** START OF STORED DATA **
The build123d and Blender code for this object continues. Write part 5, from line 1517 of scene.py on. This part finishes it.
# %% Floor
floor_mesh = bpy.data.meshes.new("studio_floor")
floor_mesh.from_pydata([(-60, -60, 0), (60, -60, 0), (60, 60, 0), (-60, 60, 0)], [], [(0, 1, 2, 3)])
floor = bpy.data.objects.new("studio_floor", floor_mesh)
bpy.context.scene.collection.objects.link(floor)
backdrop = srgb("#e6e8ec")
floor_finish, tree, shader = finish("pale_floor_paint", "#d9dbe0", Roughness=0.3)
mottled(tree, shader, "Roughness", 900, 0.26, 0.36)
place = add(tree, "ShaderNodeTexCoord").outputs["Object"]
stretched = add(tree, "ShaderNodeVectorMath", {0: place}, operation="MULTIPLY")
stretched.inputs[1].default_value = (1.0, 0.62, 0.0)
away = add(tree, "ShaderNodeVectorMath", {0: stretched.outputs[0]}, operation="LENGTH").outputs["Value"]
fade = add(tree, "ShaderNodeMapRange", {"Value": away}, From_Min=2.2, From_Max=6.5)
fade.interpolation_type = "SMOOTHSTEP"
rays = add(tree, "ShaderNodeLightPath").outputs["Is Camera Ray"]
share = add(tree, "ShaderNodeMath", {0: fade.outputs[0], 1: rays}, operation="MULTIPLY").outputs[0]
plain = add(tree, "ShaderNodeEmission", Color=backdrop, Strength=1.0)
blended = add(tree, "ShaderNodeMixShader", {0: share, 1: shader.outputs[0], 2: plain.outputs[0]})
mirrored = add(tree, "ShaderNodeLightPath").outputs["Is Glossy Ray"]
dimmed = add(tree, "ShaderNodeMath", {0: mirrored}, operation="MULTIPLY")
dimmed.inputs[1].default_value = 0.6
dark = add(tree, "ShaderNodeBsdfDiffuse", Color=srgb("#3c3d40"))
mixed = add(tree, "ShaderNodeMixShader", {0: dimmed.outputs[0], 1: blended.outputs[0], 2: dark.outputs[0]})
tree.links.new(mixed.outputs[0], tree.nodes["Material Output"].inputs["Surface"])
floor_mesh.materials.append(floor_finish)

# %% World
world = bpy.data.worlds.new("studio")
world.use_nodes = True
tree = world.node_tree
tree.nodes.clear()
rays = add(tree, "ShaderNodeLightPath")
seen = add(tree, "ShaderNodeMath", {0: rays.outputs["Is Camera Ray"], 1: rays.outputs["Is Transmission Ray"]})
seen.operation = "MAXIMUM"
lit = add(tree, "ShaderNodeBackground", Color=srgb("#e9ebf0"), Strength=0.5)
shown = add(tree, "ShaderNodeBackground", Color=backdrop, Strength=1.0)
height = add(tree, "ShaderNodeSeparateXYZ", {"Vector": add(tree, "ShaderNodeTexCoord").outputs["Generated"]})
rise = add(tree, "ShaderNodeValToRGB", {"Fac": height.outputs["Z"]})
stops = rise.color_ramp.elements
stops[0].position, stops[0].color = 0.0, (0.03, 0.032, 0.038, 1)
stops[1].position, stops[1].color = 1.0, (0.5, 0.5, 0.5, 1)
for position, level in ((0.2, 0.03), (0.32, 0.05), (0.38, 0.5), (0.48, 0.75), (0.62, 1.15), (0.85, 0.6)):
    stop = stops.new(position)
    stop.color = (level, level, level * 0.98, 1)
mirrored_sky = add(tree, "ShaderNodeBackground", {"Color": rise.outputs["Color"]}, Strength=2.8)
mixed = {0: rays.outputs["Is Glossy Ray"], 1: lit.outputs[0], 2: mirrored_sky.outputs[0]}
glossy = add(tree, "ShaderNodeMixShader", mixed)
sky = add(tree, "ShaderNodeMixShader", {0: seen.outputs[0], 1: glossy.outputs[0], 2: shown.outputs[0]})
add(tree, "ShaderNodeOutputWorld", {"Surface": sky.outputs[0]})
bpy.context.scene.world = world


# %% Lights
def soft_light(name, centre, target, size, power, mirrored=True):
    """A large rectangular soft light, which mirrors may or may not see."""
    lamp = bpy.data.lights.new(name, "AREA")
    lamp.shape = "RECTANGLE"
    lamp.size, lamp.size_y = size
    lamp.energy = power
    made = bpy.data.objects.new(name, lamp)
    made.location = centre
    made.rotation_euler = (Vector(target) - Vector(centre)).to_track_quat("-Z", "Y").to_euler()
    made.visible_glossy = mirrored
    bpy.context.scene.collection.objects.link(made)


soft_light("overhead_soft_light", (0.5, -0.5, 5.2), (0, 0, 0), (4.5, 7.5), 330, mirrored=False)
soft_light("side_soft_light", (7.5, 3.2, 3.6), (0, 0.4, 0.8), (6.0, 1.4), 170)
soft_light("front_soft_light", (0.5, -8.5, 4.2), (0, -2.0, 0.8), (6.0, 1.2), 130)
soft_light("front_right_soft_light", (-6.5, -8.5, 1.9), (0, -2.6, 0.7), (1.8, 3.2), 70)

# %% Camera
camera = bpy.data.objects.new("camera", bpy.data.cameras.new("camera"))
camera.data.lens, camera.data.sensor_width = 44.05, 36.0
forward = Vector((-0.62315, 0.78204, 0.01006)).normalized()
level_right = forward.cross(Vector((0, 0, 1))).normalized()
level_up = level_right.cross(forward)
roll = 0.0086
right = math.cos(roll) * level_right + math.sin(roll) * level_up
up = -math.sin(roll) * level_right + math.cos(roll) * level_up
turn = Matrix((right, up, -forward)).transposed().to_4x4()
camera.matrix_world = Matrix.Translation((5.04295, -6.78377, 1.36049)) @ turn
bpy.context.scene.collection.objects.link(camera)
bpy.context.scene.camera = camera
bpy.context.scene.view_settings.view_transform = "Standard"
** END OF STORED DATA **
**AIM OF THE TASK:**
Transcribe every line of the data, exactly as it stands.

**FINAL ANSWER:**
The build123d and Blender code for this object continues. Write part 5, from line 1517 of scene.py on. This part finishes it.
# %% Floor
floor_mesh = bpy.data.meshes.new("studio_floor")
floor_mesh.from_pydata([(-60, -60, 0), (60, -60, 0), (60, 60, 0), (-60, 60, 0)], [], [(0, 1, 2, 3)])
floor = bpy.data.objects.new("studio_floor", floor_mesh)
bpy.context.scene.collection.objects.link(floor)
backdrop = srgb("#e6e8ec")
floor_finish, tree, shader = finish("pale_floor_paint", "#d9dbe0", Roughness=0.3)
mottled(tree, shader, "Roughness", 900, 0.26, 0.36)
place = add(tree, "ShaderNodeTexCoord").outputs["Object"]
stretched = add(tree, "ShaderNodeVectorMath", {0: place}, operation="MULTIPLY")
stretched.inputs[1].default_value = (1.0, 0.62, 0.0)
away = add(tree, "ShaderNodeVectorMath", {0: stretched.outputs[0]}, operation="LENGTH").outputs["Value"]
fade = add(tree, "ShaderNodeMapRange", {"Value": away}, From_Min=2.2, From_Max=6.5)
fade.interpolation_type = "SMOOTHSTEP"
rays = add(tree, "ShaderNodeLightPath").outputs["Is Camera Ray"]
share = add(tree, "ShaderNodeMath", {0: fade.outputs[0], 1: rays}, operation="MULTIPLY").outputs[0]
plain = add(tree, "ShaderNodeEmission", Color=backdrop, Strength=1.0)
blended = add(tree, "ShaderNodeMixShader", {0: share, 1: shader.outputs[0], 2: plain.outputs[0]})
mirrored = add(tree, "ShaderNodeLightPath").outputs["Is Glossy Ray"]
dimmed = add(tree, "ShaderNodeMath", {0: mirrored}, operation="MULTIPLY")
dimmed.inputs[1].default_value = 0.6
dark = add(tree, "ShaderNodeBsdfDiffuse", Color=srgb("#3c3d40"))
mixed = add(tree, "ShaderNodeMixShader", {0: dimmed.outputs[0], 1: blended.outputs[0], 2: dark.outputs[0]})
tree.links.new(mixed.outputs[0], tree.nodes["Material Output"].inputs["Surface"])
floor_mesh.materials.append(floor_finish)

# %% World
world = bpy.data.worlds.new("studio")
world.use_nodes = True
tree = world.node_tree
tree.nodes.clear()
rays = add(tree, "ShaderNodeLightPath")
seen = add(tree, "ShaderNodeMath", {0: rays.outputs["Is Camera Ray"], 1: rays.outputs["Is Transmission Ray"]})
seen.operation = "MAXIMUM"
lit = add(tree, "ShaderNodeBackground", Color=srgb("#e9ebf0"), Strength=0.5)
shown = add(tree, "ShaderNodeBackground", Color=backdrop, Strength=1.0)
height = add(tree, "ShaderNodeSeparateXYZ", {"Vector": add(tree, "ShaderNodeTexCoord").outputs["Generated"]})
rise = add(tree, "ShaderNodeValToRGB", {"Fac": height.outputs["Z"]})
stops = rise.color_ramp.elements
stops[0].position, stops[0].color = 0.0, (0.03, 0.032, 0.038, 1)
stops[1].position, stops[1].color = 1.0, (0.5, 0.5, 0.5, 1)
for position, level in ((0.2, 0.03), (0.32, 0.05), (0.38, 0.5), (0.48, 0.75), (0.62, 1.15), (0.85, 0.6)):
    stop = stops.new(position)
    stop.color = (level, level, level * 0.98, 1)
mirrored_sky = add(tree, "ShaderNodeBackground", {"Color": rise.outputs["Color"]}, Strength=2.8)
mixed = {0: rays.outputs["Is Glossy Ray"], 1: lit.outputs[0], 2: mirrored_sky.outputs[0]}
glossy = add(tree, "ShaderNodeMixShader", mixed)
sky = add(tree, "ShaderNodeMixShader", {0: seen.outputs[0], 1: glossy.outputs[0], 2: shown.outputs[0]})
add(tree, "ShaderNodeOutputWorld", {"Surface": sky.outputs[0]})
bpy.context.scene.world = world


# %% Lights
def soft_light(name, centre, target, size, power, mirrored=True):
    """A large rectangular soft light, which mirrors may or may not see."""
    lamp = bpy.data.lights.new(name, "AREA")
    lamp.shape = "RECTANGLE"
    lamp.size, lamp.size_y = size
    lamp.energy = power
    made = bpy.data.objects.new(name, lamp)
    made.location = centre
    made.rotation_euler = (Vector(target) - Vector(centre)).to_track_quat("-Z", "Y").to_euler()
    made.visible_glossy = mirrored
    bpy.context.scene.collection.objects.link(made)


soft_light("overhead_soft_light", (0.5, -0.5, 5.2), (0, 0, 0), (4.5, 7.5), 330, mirrored=False)
soft_light("side_soft_light", (7.5, 3.2, 3.6), (0, 0.4, 0.8), (6.0, 1.4), 170)
soft_light("front_soft_light", (0.5, -8.5, 4.2), (0, -2.0, 0.8), (6.0, 1.2), 130)
soft_light("front_right_soft_light", (-6.5, -8.5, 1.9), (0, -2.6, 0.7), (1.8, 3.2), 70)

# %% Camera
camera = bpy.data.objects.new("camera", bpy.data.cameras.new("camera"))
camera.data.lens, camera.data.sensor_width = 44.05, 36.0
forward = Vector((-0.62315, 0.78204, 0.01006)).normalized()
level_right = forward.cross(Vector((0, 0, 1))).normalized()
level_up = level_right.cross(forward)
roll = 0.0086
right = math.cos(roll) * level_right + math.sin(roll) * level_up
up = -math.sin(roll) * level_right + math.cos(roll) * level_up
turn = Matrix((right, up, -forward)).transposed().to_4x4()
camera.matrix_world = Matrix.Translation((5.04295, -6.78377, 1.36049)) @ turn
bpy.context.scene.collection.objects.link(camera)
bpy.context.scene.camera = camera
bpy.context.scene.view_settings.view_transform = "Standard"